### Prompt
Return each line containing "Blender".

Entries from a dataset:
··········
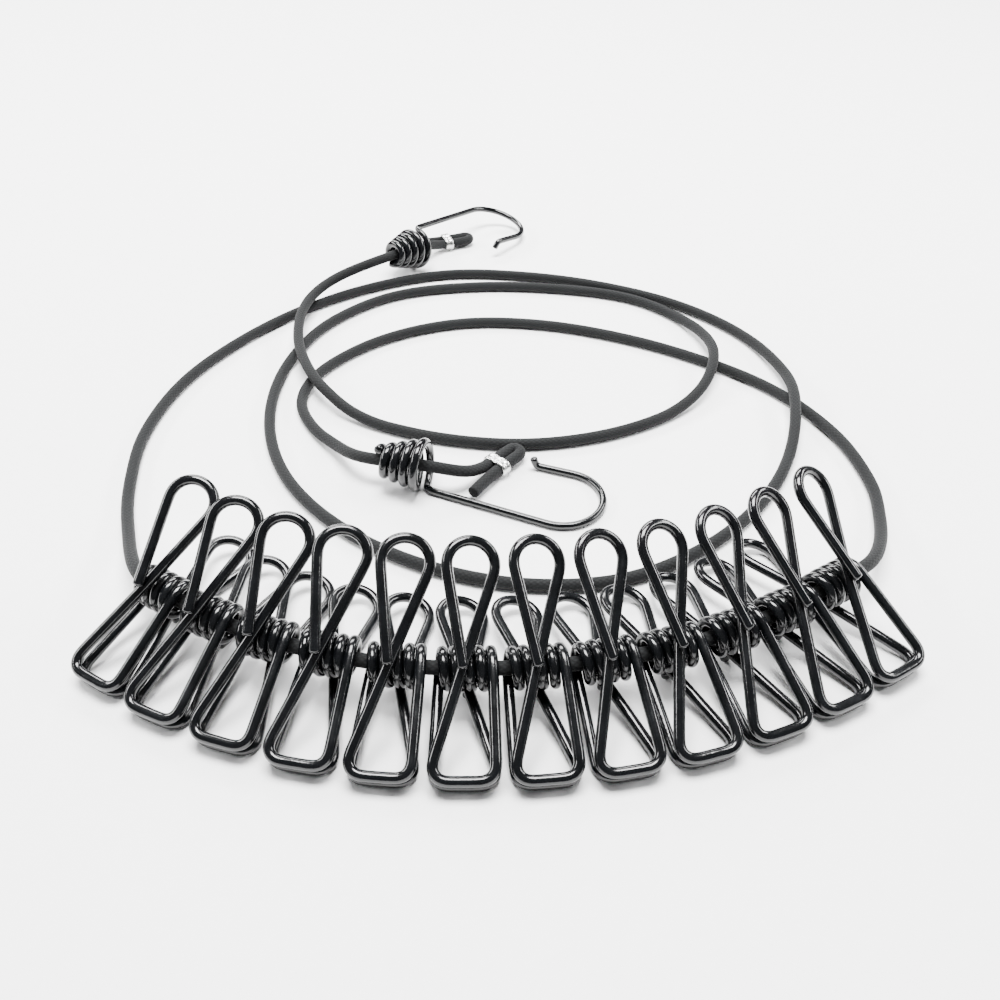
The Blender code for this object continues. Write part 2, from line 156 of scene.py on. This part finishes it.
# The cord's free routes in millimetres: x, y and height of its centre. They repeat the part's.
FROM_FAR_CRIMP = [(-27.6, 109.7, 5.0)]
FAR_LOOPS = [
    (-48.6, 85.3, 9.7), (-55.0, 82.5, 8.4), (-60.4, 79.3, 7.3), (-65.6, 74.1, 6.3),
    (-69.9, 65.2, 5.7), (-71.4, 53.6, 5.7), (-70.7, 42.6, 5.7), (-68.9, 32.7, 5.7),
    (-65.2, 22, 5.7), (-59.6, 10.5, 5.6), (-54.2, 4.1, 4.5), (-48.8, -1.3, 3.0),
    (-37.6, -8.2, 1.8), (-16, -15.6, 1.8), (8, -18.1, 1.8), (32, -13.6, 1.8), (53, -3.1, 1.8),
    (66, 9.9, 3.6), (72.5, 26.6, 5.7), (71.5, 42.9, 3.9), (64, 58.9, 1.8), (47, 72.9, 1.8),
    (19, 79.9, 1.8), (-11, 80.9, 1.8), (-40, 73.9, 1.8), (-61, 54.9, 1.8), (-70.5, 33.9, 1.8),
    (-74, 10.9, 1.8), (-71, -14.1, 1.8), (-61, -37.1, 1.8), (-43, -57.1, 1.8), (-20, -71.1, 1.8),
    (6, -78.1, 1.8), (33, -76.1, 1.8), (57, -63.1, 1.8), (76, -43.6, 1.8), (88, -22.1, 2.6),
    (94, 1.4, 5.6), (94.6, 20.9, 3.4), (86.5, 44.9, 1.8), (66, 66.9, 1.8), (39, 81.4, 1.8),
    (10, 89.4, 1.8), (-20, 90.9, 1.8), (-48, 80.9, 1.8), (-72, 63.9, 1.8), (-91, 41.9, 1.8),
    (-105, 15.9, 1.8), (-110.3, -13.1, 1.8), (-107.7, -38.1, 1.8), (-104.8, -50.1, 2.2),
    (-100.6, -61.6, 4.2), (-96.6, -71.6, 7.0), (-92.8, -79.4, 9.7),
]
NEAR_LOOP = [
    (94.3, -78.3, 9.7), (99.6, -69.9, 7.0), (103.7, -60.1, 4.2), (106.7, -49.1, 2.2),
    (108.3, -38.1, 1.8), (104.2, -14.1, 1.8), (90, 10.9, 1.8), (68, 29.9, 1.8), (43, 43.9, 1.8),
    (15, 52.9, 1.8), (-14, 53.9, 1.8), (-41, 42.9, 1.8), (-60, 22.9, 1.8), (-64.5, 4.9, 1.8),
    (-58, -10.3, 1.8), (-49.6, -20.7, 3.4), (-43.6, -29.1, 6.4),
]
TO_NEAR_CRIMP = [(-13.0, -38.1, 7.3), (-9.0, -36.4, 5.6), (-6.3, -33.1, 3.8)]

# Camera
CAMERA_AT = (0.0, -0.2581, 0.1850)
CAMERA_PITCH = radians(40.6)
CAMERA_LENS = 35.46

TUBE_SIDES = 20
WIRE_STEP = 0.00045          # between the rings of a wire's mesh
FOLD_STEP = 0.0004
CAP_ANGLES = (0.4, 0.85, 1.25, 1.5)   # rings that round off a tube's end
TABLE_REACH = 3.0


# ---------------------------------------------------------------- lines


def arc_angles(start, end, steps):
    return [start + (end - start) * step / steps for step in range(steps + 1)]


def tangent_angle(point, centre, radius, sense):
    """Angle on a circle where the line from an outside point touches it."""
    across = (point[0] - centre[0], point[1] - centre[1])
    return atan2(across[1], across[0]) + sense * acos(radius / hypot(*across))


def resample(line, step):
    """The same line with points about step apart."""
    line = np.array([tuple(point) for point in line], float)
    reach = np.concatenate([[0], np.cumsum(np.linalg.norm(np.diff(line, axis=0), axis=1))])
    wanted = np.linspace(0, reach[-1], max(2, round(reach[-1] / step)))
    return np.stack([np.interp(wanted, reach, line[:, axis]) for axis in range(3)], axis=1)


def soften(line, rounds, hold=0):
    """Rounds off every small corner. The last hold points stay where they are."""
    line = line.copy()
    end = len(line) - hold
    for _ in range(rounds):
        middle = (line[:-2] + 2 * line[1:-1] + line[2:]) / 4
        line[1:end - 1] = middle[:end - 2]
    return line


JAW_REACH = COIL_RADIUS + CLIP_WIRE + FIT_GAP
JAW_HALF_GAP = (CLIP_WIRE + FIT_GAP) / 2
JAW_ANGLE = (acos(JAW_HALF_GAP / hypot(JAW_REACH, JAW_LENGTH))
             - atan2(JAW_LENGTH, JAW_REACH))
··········
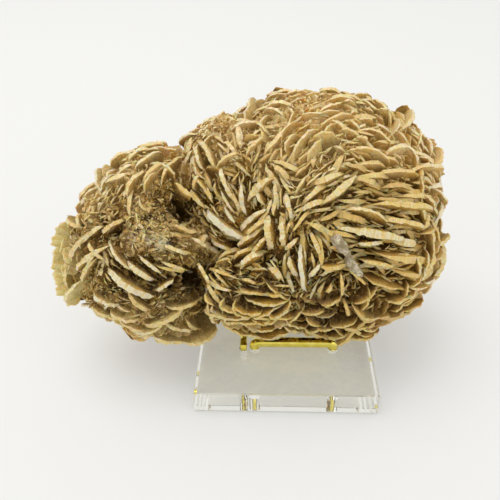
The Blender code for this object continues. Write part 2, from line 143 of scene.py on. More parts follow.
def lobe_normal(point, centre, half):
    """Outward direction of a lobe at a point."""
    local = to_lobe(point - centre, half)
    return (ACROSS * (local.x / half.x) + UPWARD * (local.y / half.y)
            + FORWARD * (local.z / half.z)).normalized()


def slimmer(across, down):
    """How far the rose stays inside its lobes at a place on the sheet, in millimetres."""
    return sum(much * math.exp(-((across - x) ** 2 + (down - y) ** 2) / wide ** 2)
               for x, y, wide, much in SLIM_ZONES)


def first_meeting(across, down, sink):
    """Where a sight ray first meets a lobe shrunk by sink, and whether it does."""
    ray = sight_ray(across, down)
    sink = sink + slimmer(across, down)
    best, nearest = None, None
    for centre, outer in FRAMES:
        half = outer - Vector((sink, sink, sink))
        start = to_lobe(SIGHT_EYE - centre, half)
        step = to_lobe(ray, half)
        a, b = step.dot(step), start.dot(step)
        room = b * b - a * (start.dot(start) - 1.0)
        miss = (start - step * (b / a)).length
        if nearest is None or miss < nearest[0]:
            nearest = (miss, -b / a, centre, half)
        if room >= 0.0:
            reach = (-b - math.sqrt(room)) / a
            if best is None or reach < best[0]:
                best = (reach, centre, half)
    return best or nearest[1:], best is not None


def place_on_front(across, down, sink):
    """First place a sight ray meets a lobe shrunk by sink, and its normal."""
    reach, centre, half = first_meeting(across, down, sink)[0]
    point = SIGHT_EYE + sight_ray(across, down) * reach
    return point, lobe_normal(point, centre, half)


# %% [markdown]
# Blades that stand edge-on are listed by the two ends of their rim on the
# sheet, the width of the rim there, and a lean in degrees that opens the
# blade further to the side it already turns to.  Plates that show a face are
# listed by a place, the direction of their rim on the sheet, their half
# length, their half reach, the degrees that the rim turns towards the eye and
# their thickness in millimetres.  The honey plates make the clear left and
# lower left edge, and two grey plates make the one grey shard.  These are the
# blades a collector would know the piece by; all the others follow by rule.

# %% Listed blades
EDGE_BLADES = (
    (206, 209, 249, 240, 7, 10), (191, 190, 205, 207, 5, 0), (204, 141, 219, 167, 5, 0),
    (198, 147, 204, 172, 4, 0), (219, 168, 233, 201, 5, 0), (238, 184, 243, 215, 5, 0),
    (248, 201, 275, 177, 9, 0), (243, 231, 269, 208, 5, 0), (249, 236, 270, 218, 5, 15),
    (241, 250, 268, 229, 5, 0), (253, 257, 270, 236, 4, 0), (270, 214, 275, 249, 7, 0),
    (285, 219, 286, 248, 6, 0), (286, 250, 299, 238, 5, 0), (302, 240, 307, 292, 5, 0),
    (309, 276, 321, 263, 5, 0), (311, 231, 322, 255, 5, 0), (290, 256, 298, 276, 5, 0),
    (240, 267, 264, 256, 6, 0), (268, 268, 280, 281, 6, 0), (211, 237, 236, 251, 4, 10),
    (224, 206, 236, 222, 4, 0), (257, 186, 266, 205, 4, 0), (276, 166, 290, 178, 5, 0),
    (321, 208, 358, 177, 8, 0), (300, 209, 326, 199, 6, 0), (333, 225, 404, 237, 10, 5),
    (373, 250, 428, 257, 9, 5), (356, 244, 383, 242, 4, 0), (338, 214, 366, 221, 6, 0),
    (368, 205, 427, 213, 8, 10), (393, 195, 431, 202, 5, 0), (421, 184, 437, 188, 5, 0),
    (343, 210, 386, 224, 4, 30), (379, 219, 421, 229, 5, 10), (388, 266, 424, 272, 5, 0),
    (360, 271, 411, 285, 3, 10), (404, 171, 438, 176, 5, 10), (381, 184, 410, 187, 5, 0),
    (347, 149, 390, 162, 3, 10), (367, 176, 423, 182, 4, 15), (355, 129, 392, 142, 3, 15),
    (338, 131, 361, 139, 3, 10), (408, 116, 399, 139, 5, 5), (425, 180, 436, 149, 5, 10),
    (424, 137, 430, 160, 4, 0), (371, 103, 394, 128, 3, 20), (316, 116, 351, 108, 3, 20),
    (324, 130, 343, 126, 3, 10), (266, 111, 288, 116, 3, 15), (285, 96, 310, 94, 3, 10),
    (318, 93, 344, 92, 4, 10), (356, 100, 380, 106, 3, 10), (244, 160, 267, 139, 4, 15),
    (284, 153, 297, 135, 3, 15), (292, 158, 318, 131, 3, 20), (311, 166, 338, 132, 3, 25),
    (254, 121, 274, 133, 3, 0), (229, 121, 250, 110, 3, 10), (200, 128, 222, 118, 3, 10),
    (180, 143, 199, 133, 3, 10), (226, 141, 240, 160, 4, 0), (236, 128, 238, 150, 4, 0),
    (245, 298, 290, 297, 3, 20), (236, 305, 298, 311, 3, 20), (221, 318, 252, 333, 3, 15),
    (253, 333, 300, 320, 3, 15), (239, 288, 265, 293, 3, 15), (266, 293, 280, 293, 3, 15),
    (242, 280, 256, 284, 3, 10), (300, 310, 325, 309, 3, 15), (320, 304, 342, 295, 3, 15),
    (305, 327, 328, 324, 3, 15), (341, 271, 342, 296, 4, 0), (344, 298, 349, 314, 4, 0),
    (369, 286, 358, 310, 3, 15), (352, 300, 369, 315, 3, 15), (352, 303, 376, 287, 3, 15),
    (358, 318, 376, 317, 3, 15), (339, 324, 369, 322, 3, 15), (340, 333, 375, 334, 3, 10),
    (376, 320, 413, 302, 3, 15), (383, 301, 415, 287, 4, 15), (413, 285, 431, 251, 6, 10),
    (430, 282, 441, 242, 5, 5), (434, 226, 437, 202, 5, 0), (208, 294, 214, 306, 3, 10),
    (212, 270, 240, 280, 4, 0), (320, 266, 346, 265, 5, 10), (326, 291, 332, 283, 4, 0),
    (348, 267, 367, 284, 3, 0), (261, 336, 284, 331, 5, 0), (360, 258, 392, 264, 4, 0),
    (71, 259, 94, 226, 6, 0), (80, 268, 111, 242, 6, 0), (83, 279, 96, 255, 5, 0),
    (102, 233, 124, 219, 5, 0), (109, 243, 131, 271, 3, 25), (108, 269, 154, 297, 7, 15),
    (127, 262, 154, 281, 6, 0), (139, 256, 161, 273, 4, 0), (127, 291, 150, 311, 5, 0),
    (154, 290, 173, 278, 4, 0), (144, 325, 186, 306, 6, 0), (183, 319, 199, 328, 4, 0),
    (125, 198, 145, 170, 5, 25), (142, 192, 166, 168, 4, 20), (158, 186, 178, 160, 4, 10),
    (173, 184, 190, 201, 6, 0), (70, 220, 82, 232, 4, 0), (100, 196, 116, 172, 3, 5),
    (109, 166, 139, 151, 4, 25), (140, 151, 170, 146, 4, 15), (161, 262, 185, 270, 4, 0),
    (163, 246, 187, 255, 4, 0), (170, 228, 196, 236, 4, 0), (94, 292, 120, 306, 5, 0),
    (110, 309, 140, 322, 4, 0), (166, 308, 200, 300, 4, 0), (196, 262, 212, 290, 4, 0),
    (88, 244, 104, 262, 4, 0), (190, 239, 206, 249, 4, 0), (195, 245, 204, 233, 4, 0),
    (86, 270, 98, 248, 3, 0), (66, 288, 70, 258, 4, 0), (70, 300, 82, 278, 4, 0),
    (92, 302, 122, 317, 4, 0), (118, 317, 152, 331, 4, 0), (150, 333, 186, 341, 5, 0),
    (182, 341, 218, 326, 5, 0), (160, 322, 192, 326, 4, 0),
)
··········
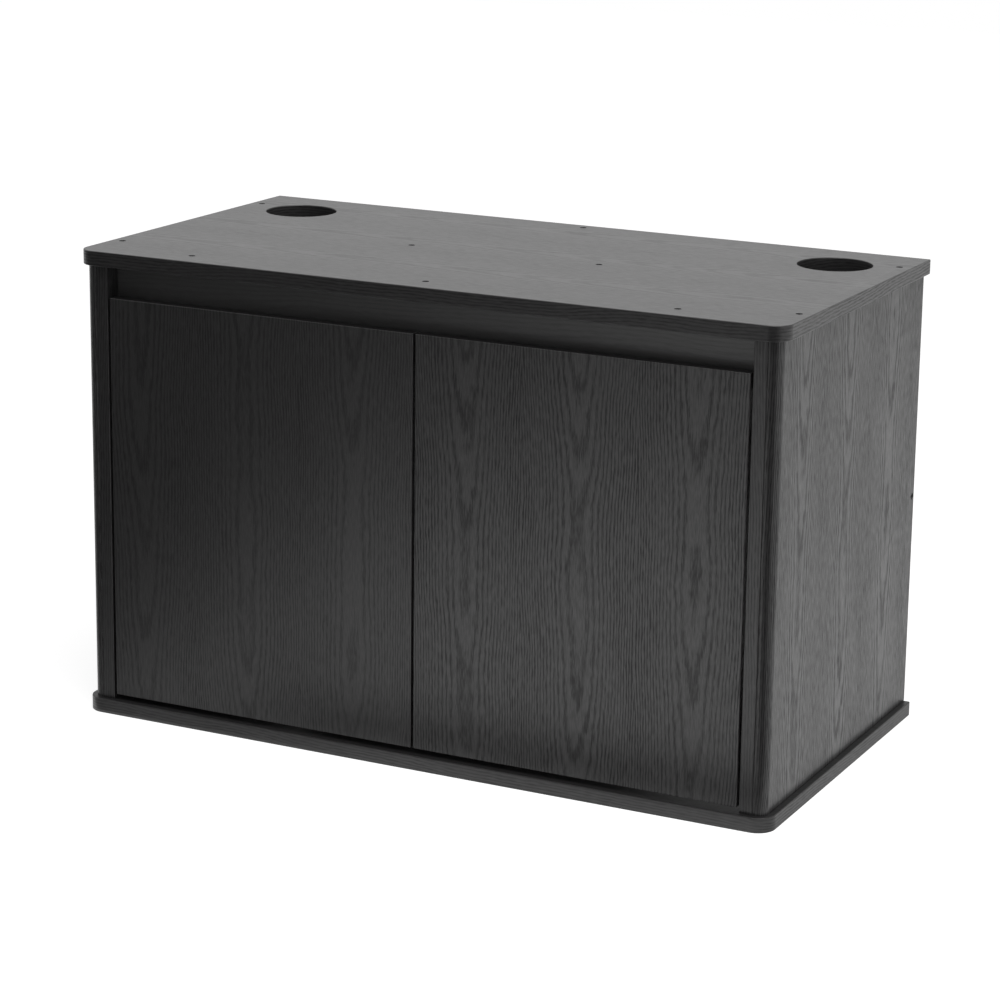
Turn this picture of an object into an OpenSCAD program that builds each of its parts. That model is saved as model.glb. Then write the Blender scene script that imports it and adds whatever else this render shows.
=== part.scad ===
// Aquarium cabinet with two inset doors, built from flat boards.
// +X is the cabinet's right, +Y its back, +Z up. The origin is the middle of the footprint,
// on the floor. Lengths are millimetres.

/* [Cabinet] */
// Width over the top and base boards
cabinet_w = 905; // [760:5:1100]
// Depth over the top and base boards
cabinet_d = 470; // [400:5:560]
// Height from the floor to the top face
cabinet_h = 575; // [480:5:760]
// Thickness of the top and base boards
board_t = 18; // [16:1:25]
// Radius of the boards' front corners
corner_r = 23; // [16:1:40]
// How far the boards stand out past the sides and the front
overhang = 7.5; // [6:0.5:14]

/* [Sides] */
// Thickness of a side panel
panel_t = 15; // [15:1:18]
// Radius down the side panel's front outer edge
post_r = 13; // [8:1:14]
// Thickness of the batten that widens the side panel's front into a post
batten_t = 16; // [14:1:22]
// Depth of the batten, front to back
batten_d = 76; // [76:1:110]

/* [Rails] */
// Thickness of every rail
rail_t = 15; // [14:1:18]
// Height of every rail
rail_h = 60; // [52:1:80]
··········
### Answer to this task
The Blender code for this object continues. Write part 2, from line 156 of scene.py on. This part finishes it.
The Blender code for this object continues. Write part 2, from line 143 of scene.py on. More parts follow.
Turn this picture of an object into an OpenSCAD program that builds each of its parts. That model is saved as model.glb. Then write the Blender scene script that imports it and adds whatever else this render shows.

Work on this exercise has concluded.